Like Morrissey, Hawley is looking for company in bright, busy places, only to find nothing. “I’m going downtown where there’s music. I’m going where voices fill the air. Maybe there’s someone waitin’ for me with a smile and a flower in her hair.” And with such hopes our hero puts on his best shoes and (as Kris Kristofferson would have it) his cleanest dirty shirt and heads to Coles Corner, apparently a popular hang-out in Sheffield. “I’m going downtown where there’s people. My loneliness hangs in the air, with no one there real waitin’ for me, no smile, no flower, nowhere.” And so he’ll make his sad way home.
Annika Norlin (for she is Hello Saferide) has nobody in her life, so she is looking to compensate for that with meaningless one-night stands, rationalising it with the statement of the song’s title. No strings attached. “I will be gone when you wake up. No awkward breakfasts, I swear. And don’t you look for me, because I could be anywhere – in someone else’s house, in someone else’s arms, with someone else to warm the pain away.” Her promiscuity is a band-aid for the sores of loneliness. She really would like closeness, to open up herself, not just her legs. “If I told you my stories and sang you my songs, would you laugh at me? Would you pity me? What would you say if I asked of you not out of accident, out of loneliness: would you shelter me? Will you shelter me?” And why does she not ask? Low self-esteem seems to be at play: “What can I ask of you? What would you want from me? What would you say if I just fell asleep?” Annika, there’s a club, if you’d like to go…

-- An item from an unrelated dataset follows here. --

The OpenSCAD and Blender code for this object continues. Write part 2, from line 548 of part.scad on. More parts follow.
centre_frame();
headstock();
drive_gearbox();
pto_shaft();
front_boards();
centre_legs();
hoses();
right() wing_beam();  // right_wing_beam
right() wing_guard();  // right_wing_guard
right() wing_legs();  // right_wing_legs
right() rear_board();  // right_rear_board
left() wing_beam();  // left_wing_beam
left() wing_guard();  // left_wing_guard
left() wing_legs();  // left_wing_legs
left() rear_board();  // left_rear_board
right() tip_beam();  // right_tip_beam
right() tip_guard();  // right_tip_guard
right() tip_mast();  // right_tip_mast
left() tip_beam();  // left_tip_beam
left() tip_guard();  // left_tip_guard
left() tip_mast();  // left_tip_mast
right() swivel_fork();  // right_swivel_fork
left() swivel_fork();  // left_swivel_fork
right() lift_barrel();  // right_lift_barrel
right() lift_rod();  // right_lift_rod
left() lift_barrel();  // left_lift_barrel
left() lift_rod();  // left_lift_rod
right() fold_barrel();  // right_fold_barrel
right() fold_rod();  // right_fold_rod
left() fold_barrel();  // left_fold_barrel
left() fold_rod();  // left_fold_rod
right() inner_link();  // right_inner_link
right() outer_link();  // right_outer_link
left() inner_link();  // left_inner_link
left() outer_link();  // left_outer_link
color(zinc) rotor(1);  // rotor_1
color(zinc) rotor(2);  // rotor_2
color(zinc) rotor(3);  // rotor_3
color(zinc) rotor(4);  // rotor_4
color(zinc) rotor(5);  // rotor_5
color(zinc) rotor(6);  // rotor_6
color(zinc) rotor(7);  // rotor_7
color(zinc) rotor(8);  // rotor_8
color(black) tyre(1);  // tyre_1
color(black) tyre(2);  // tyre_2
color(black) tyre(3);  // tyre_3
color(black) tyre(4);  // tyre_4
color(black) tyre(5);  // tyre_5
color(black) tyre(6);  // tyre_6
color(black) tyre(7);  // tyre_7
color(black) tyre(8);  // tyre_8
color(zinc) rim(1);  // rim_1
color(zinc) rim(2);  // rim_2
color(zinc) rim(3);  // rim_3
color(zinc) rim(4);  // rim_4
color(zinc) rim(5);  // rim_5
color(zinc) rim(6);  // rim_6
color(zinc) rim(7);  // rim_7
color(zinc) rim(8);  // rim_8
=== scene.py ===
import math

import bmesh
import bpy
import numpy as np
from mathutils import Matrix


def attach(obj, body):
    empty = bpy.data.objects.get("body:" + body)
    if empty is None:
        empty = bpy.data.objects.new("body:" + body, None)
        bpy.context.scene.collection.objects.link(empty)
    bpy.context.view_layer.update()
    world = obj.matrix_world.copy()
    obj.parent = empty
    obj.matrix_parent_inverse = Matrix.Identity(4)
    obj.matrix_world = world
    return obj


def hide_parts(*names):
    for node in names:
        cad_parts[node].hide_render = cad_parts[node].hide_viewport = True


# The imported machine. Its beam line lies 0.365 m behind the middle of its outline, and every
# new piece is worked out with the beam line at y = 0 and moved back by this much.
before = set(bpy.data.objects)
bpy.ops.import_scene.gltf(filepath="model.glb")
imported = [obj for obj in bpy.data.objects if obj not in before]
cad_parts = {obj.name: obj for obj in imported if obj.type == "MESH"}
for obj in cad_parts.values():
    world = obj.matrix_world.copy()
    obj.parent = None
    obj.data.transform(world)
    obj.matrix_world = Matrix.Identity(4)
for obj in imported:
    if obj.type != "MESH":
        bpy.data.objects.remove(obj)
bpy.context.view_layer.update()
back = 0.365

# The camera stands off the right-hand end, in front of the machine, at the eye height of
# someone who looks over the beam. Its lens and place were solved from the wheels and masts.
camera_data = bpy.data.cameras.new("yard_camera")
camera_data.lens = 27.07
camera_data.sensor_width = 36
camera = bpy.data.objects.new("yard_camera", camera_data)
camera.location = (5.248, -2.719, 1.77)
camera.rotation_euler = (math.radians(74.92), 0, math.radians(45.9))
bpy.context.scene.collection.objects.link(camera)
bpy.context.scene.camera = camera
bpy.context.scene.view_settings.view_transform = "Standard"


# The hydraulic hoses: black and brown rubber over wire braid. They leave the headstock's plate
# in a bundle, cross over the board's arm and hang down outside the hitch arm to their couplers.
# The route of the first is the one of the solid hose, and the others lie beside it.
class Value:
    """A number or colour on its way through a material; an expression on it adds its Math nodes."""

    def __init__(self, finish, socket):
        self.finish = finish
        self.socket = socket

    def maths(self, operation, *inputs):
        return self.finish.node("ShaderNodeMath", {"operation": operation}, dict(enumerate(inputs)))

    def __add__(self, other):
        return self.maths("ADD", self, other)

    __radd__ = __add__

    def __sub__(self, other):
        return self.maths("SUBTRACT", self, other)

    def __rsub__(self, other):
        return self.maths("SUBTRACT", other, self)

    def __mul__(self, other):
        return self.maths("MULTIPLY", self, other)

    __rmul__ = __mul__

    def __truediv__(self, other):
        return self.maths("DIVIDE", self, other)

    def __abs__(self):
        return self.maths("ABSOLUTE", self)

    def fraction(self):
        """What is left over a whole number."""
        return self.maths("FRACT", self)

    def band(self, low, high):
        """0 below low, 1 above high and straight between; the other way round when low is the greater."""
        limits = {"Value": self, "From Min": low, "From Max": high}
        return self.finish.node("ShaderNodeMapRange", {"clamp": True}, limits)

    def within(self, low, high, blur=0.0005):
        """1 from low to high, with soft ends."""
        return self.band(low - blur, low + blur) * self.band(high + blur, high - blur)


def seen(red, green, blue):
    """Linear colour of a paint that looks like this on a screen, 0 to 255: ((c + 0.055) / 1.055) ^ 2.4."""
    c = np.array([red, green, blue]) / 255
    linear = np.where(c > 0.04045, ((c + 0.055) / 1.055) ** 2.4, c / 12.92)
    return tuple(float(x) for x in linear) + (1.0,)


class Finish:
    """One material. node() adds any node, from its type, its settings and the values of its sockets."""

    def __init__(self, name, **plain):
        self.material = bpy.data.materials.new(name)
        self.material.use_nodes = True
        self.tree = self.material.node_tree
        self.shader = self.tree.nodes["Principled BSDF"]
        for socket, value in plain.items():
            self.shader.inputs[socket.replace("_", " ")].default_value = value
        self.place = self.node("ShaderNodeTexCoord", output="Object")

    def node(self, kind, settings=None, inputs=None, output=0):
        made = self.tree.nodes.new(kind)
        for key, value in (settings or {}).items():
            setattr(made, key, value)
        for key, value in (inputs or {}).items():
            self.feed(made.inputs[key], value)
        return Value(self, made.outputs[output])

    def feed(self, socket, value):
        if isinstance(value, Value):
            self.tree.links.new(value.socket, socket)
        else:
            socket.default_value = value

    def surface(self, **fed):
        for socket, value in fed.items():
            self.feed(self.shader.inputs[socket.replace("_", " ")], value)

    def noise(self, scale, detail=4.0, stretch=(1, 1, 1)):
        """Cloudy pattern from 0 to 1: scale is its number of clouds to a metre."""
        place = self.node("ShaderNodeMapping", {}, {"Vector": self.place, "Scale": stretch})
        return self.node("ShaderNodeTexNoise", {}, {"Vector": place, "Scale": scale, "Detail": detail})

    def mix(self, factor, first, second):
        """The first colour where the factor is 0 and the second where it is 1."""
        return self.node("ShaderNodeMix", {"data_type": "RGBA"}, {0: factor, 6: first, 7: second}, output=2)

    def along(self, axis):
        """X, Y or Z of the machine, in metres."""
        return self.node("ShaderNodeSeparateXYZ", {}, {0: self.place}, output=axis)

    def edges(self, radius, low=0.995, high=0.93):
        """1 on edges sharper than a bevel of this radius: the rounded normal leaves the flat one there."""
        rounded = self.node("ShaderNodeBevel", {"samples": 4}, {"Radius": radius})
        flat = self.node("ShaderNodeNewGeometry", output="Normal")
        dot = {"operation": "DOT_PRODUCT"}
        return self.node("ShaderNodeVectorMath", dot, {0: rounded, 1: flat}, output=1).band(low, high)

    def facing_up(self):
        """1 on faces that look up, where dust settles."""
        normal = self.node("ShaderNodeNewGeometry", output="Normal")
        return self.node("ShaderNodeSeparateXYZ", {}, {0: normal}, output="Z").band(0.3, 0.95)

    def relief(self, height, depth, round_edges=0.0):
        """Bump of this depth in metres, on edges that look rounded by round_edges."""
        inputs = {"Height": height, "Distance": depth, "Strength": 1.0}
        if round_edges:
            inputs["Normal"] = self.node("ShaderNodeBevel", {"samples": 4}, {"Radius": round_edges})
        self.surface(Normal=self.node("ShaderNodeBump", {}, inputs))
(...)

Another song about promiscuity compensating for loneliness. She wakes up with a one-night stand guy and instantly has regrets, thinking: “Whatever happened to a boyfriend, the kind of guy who makes love cause he’s in it… I want a boyfriend. I want all that stupid old shit like letters and sodas.” But it doesn’t seem that a boyfriend is on the cards (maybe Liz should look in the unrequited love section; loads of nice guys there), even when a one-night lover reaches out to her. She doesn’t want his pity. So, she concludes, “I’m gonna spend another year alone. It’s fuck and run, fuck and run.” But there is an alarming clue in the lyrics which might explain her disposition. “It’s fuck and run, fuck and run, even when I was 17. Fuck and run, fuck and run even when I was 12.” Does that suggest that she was abused, leading to these trust issues?

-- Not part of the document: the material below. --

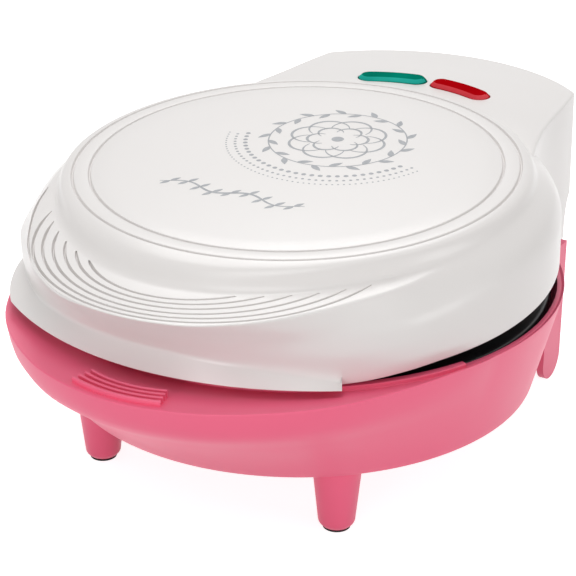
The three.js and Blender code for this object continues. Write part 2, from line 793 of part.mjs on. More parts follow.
// Side view of the block: cheek round the pin, hollow curve up to the back, sloping top
function blockSide() {
  const heelY = lidHingeY + cheek.heelReach;
  const heelZ = hingeZ - cheek.heelDrop;
  const far = blockRear + overrun;
  const foot = lidFoot + lid.edge;
  const underside = hingeZ + block.tuck;
  const front = arcPoints([lidHingeY, hingeZ], cheek.radius, 180, 290, 10);
  const heel = arcPoints([heelY - cheek.heelRound, heelZ], cheek.heelRound, 300, 360, 4);
  const sweep = arcPoints([0, 0], 1, 180, 90, 6).slice(1).map(([y, z]) => [
    blockCorner + y * (blockCorner - heelY),
    heelZ + z * (underside - heelZ),
  ]);
  return [
    ...front,
    ...heel,
    ...sweep,
    [far, underside],
    [far, blockTop(far)],
    [blockSlope, blockHeight],
    [blockNeck, blockHeight],
    [blockNeck, foot],
    [hingeY - block.footAhead, foot],
    [lidHingeY - cheek.radius, hingeZ + lug.radius + fit],
  ];
}

function blockBody() {
  const wide = block.halfWidth * blockWidthShares[0] + overrun;
  return prism(blockPlan(0), 0, crownHeight).intersect(slab(blockSide(), -wide, wide));
}

// Room inside the block, behind the round body and below its edge
function blockHollow() {
  return cut(
    prism(blockPlan(block.wall), -overrun, ceiling),
    post(partition, partition, lidFoot, crownHeight, [0, 0], 360 / turnStep),
  );
}

// A level of the lid's side at one angle: its outer and inner radius, and its height
function lidLevel(i, angle) {
  const shares = [visorLowShares, visorLowShares, visorLowShares, visorMiddleShares, visorTopShares][i];
  const forward = visor.shelfReach * visorReachShares[i] * shareAt(shares, visor.step, angle);
  const radius = lerp(lidRadius, shelfRadius, shoulderDrawShares[i]);
  return {
    outside: radius + forward,
    inside: radius - lid.wall + forward * visor.hollowShare,
    height: lerp(lidFoot, shelfHeight, visorLevelShares[i]),
  };
}

// The lid's outer side at one angle, from its edge up to the corner of the shelf
function lidSide(angle) {
  const [low, rise, middle, upper, top] = [0, 1, 2, 3, 4].map((i) => {
    const level = lidLevel(i, angle);
    return [level.outside, level.height];
  });
  const foot = lidRadius + visor.edgeReach * shareAt(visorEdgeShares, visor.step, angle);
  const shoulder = shelfRadius + visor.shelfReach * shareAt(visorTopShares, visor.step, angle);
  const corner = [shoulder, shelfHeight];
  if (abs(angle) > lip.halfAngle) {
    const edge = [foot, lidFoot + lid.edge];
    return [[foot, lidFoot], edge, low, rise, middle, upper, top, corner];
  }
  const away = (angle / lip.halfAngle) ** 2;
  const edge = lidRadius + lip.reach + lip.spread * away;
  const crease = lidRadius + lip.creaseReach - lip.creaseTaper * away;
  return [
    [foot, lidFoot],
    [foot + lip.edge / 2, lipUnderside],
    [edge - lip.edge / 2, lipUnderside],
    [edge, lipUnderside + lip.edge],
    [crease, lipUnderside + lip.creaseRise - lip.creaseDrop * away],
    upper,
    top,
    corner,
  ];
}

// A small V cut in the plateau
function ringGroove(radius) {
  const surface = lerp(crownHeight, plateauHeight + plateau.swell, radius / outerGroove);
  return [
    [radius + groove.width / 2, surface],
    [radius, surface - groove.depth],
    [radius - groove.width / 2, surface],
  ];
}

function lidBody() {
  return turned(anglesRound(lip.halfAngle, lip.turn), (angle) => {
    const edge = plateauRadius + plateau.reach * shareAt(plateauShares, plateau.step, angle);
    return [
      [0, lidFoot],
      ...lidSide(angle),
      [edge + plateau.foot, shelfHeight + fit],
      [edge, shelfHeight + plateau.side],
      [edge, plateauHeight - plateau.round],
      [edge - plateau.round, plateauHeight],
      ...ringGroove(outerGroove),
      ...ringGroove(outerGroove - groove.spacing),
      [0, crownHeight],
    ];
  });
}

function lidHollow() {
  return turned(anglesRound(0, 0), (angle) => {
    const edgeReach = visor.edgeReach * shareAt(visorEdgeShares, visor.step, angle);
    const mouth = lidRadius - lid.wall + edgeReach * visor.hollowShare;
    const [low, upper, top] = [0, 3, 4].map((i) => lidLevel(i, angle));
    const shoulder = shelfHeight - lid.wall;
    return [
      [0, lidFoot - overrun],
      [mouth, lidFoot - overrun],
      [low.inside, low.height],
      [upper.inside, upper.height],
      [top.inside, top.height],
      [top.inside - lid.wall - lid.wall, shoulder],
      [plateauRadius - lid.wall, shoulder],
      [plateauRadius - lid.wall - lid.wall, lidRoof],
      [0, lidRoof],
    ];
  });
}

// One arc cut in the shelf, the outermost first, through its two ends and its front
function shelfArc(index) {
  const angle = (arc.endAngle - arc.stepAngle * index) * degrees;
  const endRadius = shelfRadius + arc.endOffset;
  const endX = endRadius * sin(angle);
  const endY = endRadius * cos(angle);
  const front = shelfRadius + visor.shelfReach - arc.margin - arc.pitch * index;
  const centre = (endX * endX + endY * endY - front * front) / (endY - front) / 2;
  const radius = front - centre;
  const spread = Math.atan2(endX, endY - centre) / degrees;
  const outer = arcPoints([0, -centre], radius + arc.width / 2, -90 - spread, -90 + spread, arc.steps);
  const inner = arcPoints([0, -centre], radius - arc.width / 2, -90 + spread, -90 - spread, arc.steps);
  return prism([...outer, ...inner], shelfHeight - arc.depth, shelfHeight + fit + fit);
}

// Plan of a lens on the right or left side: an arc band with round ends, grown by a margin
function lensPlan(side, margin) {
  const middle = [0, lensCentreY];
  const half = lens.halfWidth + margin;
  const inset = lens.halfWidth / lens.radius / degrees;
  const near = 90 - lens.startAngle - inset;
  const far = 90 - lens.endAngle + inset;
  const [nearCentre] = arcPoints(middle, lens.radius, near, near, 1);
  const [farCentre] = arcPoints(middle, lens.radius, far, far, 1);
  const points = [
    ...arcPoints(middle, lens.radius + half, far, near, lens.steps),
    ...arcPoints(nearCentre, half, near, near + 180, lens.steps).slice(1, -1),
    ...arcPoints(middle, lens.radius - half, near, far, lens.steps),
    ...arcPoints(farCentre, half, far + 180, far + 360, lens.steps).slice(1, -1),
  ];
  return side > 0 ? points : points.map(([x, y]) => [-x, y]).reverse();
}

// Middle of a lens in plan
function lensPlace(side) {
  const angle = 90 - (lens.startAngle + lens.endAngle) / 2;
  const [[x, y]] = arcPoints([0, lensCentreY], lens.radius, angle, angle, 1);
  return [side * x, y];
}

function lensBody(side) {
  const bottom = ceiling - fit - lens.flange;
  const top = blockTop(lensPlace(side)[1]) + lens.rise;
  return joined(
    prism(lensPlan(side, lens.flange), bottom, ceiling - fit),
    prism(lensPlan(side, 0), bottom, top - lens.bevel),
    prism(lensPlan(side, -lens.bevel), bottom, top),
  );
}

const lensMiddleY = lensPlace(1)[1];
const boardPlaces = [-1, 1].map((side) => [side * board.screwX, lensMiddleY]);
const coverPlaces = [-1, 1].map((side) => [side * cover.screwX, hingeY + cover.screwBehind]);

function lidShell() {
  const arcs = Array.from({ length: arc.count }, (_, i) => shelfArc(i));
  const shell = cut(joined(lidBody(), blockBody()), lidHollow(), blockHollow(), ...arcs);
  const pinHole = hinge.pinRadius + fit;
  const blind = cheekOutside - hinge.skin;
  const bossStart = lugOutside + running;
  const bossEnd = cheekOutside - block.wall / 2;
  const roots = lidRoof + fit;
  const shaftHole = fixing.screwRadius + fit;
  const additions = [
    crossBar(cheek.bossRadius, bossStart, bossEnd, lidHingeY, hingeZ),
    crossBar(cheek.bossRadius, -bossEnd, -bossStart, lidHingeY, hingeZ),
    ...fixingPlaces.map((place) => (
      post(fixing.bossRadius, fixing.bossRadius, upperSeat + fit, roots, place, 16)
    )),
    ...standoffPlaces.map((place) => (
      post(standoff.radius, standoff.radius, upperReflector + fit, roots, place, 12)
    )),
    ...boardPlaces.map((place) => (
      post(fixing.postRadius, fixing.postRadius, boardTop + fit, ceiling + fit, place, 16)
    )),
    ...coverPlaces.map((place) => (
      post(fixing.postRadius, fixing.postRadius, coverTop + fit, ceiling + fit, place, 16)
    )),
  ];
  const screwHoles = [
    ...fixingPlaces.map((place) => [place, upperSeat]),
    ...boardPlaces.map((place) => [place, boardTop]),
    ...coverPlaces.map((place) => [place, coverTop]),
  ].map(([place, start]) => (
    post(shaftHole, shaftHole, start, start + fixing.bite + fit + fit, place, 12)
  ));
  return cut(
    joined(shell, ...additions),
    crossBar(pinHole, bossStart - overrun, blind, lidHingeY, hingeZ),
    crossBar(pinHole, -blind, overrun - bossStart, lidHingeY, hingeZ),
    ...screwHoles,
    prism(lensPlan(1, fit), ceiling - overrun, crownHeight),
    prism(lensPlan(-1, fit), ceiling - overrun, crownHeight),
  );
}

function lampBoard() {
  const hole = fixing.screwRadius + fit;
  const bottom = boardTop - board.thickness;
  const sheet = box(
    -board.halfWidth,
    board.halfWidth,
    lensMiddleY - board.halfDepth,
    lensMiddleY + board.halfDepth,
    bottom,
    boardTop,
  );
  return cut(sheet, ...boardPlaces.map((place) => (
    post(hole, hole, bottom - overrun, boardTop + overrun, place, 12)
  )));
}

function lampBody(side) {
  const place = lensPlace(side);
  const shoulder = lampTop - lamp.radius;
  return joined(
    post(lamp.radius, lamp.radius, lampTop - lamp.length, shoulder, place, 16),
    post(lamp.radius, lamp.radius / 2, shoulder, lampTop, place, 16),
  );
}

// The sheet that closes the block's lamp room from below
function hingeCover() {
  const clear = partition + running;
  const hole = fixing.screwRadius + fit;
  const sheet = cut(
    prism(blockPlan(block.wall + running), coverBottom, coverTop),
    post(clear, clear, coverBottom - overrun, coverTop + overrun, [0, 0], 360 / turnStep),
  );
  return cut(sheet, ...coverPlaces.map((place) => (
    post(hole, hole, coverBottom - overrun, coverTop + overrun, place, 12)
  )));
}

function buildBase(group) {
  const pinEnd = cheekOutside - hinge.skin - fit;
  addMesh(group, 'base_shell', baseShell(), finishes.pink);
  addMesh(group, 'front_foot_pad_left', footPad(legPlaces.left), finishes.rubber);
  addMesh(group, 'front_foot_pad_right', footPad(legPlaces.right), finishes.rubber);
  addMesh(group, 'lower_cooking_plate', lowerPlate(), finishes.coating);
  addMesh(group, 'lower_heating_element', heatingElement(lowerHeater), finishes.tube);
  addMesh(group, 'lower_reflector', reflectorDish(lowerReflector, 1), finishes.steel);
  addMesh(group, 'thermostat', thermostatBody(), finishes.ceramic);
  addMesh(group, 'thermal_fuse', fuseBody(), finishes.steel);
  addMesh(group, 'terminal_block', terminalBlock(), finishes.ceramic);
  addMesh(group, 'cord_gland', cordGland(), finishes.rubber);
  fixingPlaces.forEach((place, i) => {
    const body = screw(place, lowerScrewHead, bossTop + fixing.bite + fit);
    addMesh(group, `lower_plate_screw_${i + 1}`, body, finishes.steel);
  });
  const leftPin = crossBar(hinge.pinRadius, -pinEnd, -lugInside, hingeY, hingeZ);
  const rightPin = crossBar(hinge.pinRadius, lugInside, pinEnd, hingeY, hingeZ);
  addMesh(group, 'hinge_pin_left', leftPin, finishes.steel);
  addMesh(group, 'hinge_pin_right', rightPin, finishes.steel);
}

function buildLid(group) {
  addMesh(group, 'lid_shell', lidShell(), finishes.white);
  addMesh(group, 'upper_cooking_plate', upperPlate(), finishes.coating);
  addMesh(group, 'upper_heating_element', heatingElement(upperHeater), finishes.tube);
  addMesh(group, 'upper_reflector', reflectorDish(upperReflector, -1), finishes.steel);
  addMesh(group, 'green_ready_lens', lensBody(-1), finishes.green);
  addMesh(group, 'red_power_lens', lensBody(1), finishes.red);
  addMesh(group, 'green_lamp', lampBody(-1), finishes.glass);
  addMesh(group, 'red_lamp', lampBody(1), finishes.glass);
  addMesh(group, 'lamp_board', lampBoard(), finishes.laminate);
  addMesh(group, 'hinge_cover', hingeCover(), finishes.white);
  fixingPlaces.forEach((place, i) => {
    const body = screw(place, upperPlateFace + fit, upperSeat + fixing.bite + fit);
    addMesh(group, `upper_plate_screw_${i + 1}`, body, finishes.steel);
  });
  boardPlaces.forEach((place, i) => {
    const head = boardTop - board.thickness - fit - fixing.headHeight;
    const body = screw(place, head, boardTop + fixing.bite / 2);
    addMesh(group, `lamp_board_screw_${i + 1}`, body, finishes.steel);
  });
  coverPlaces.forEach((place, i) => {
    const body = screw(place, coverBottom - fit - fixing.headHeight, coverTop + fixing.bite);
    addMesh(group, `hinge_cover_screw_${i + 1}`, body, finishes.steel);
  });
}

// The base and the nose-down lid together, the middle of the whole over the origin
function cupcakeMaker() {
  const maker = new THREE.Group();
  buildBase(maker);
  const pivot = new THREE.Group();
  pivot.position.set(0, hingeY, hingeZ);
  pivot.rotation.x = tilt;
  const level = new THREE.Group();
  level.position.set(0, -lidHingeY, -hingeZ);
  buildLid(level);
  pivot.add(level);
  maker.add(pivot);
  const middle = new THREE.Box3().setFromObject(maker, true).getCenter(new THREE.Vector3());
  maker.position.y = -middle.y;
  return maker;
}

export default cupcakeMaker();
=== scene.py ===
"""Looks of a mini cupcake maker with a hinged lid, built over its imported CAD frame.

Shapes are written in millimetres about the bowl's axis, as in the part's source: +Z up, the handle
ledge towards -Y, the hinge towards +Y. The lid is drawn level and turned about the hinge pins.
Angles round the axis are degrees from the front, positive towards +X. In outlines, the third number
of a corner is the length that its rounding takes from the sides before and after it.
"""

import json
from math import asin, atan2, cos, degrees, hypot, pi, radians, sin
from types import SimpleNamespace as Sizes

import bmesh
import bpy
import numpy as np
from mathutils import Matrix, Vector
from mathutils.geometry import delaunay_2d_cdt

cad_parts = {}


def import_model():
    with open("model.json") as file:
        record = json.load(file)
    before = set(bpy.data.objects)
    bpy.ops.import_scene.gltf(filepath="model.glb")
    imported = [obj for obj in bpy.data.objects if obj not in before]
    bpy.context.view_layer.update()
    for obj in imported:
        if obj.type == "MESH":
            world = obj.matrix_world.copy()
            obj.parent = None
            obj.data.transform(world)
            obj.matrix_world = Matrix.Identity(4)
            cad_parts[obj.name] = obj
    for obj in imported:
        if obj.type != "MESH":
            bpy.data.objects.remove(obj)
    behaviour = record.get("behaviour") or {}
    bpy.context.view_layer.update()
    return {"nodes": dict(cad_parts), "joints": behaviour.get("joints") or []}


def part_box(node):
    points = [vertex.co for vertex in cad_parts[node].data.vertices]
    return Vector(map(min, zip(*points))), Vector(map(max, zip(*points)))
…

In an alternative riff on Audrey’s Somewhere That’s Green in Little Shop Of Horrors, Jay is describing a scene of domestic bliss (and great sex): “I’m making guacamole, he’s working on the car. When he grills turkey burgers he knows I like them charred. I like to wash the dishes, I like to scrub the floors, don’t mind doing his laundry, what are boyfriends for?” Yes, he wants to be a housewife. “What’s so wrong with that?” But, as it turns out, he’s not one yet. “Can’t wait to till he’s in my life, ’cause we haven’t met.” (
At first glance, this song (from Hay’s 2001 album Going Somewhere; one of three versions) might not belong in this series, but I think it has a place, and right here. The singer has a girl, but she’s obviously not what he really wants. He’s holding out for a better life which does not seem to include her. Indeed, even now, she is peripheral. “And you say: ‘Be still my love, open up your heart, let the light shine in.’ Don’t you understand I already have a plan, I’m waiting for my real life to begin.” It seems to me that our friend could be in depression, vainly holding out for a better future — “Let me throw one more dice, I know that I can win” — and in the process is unable to return the love offered by his current partner. Which is really just as tragic as Morrissey’s shyness, Annika’s and Liz’s promiscuity, and Kevin’s lack of self-confidence.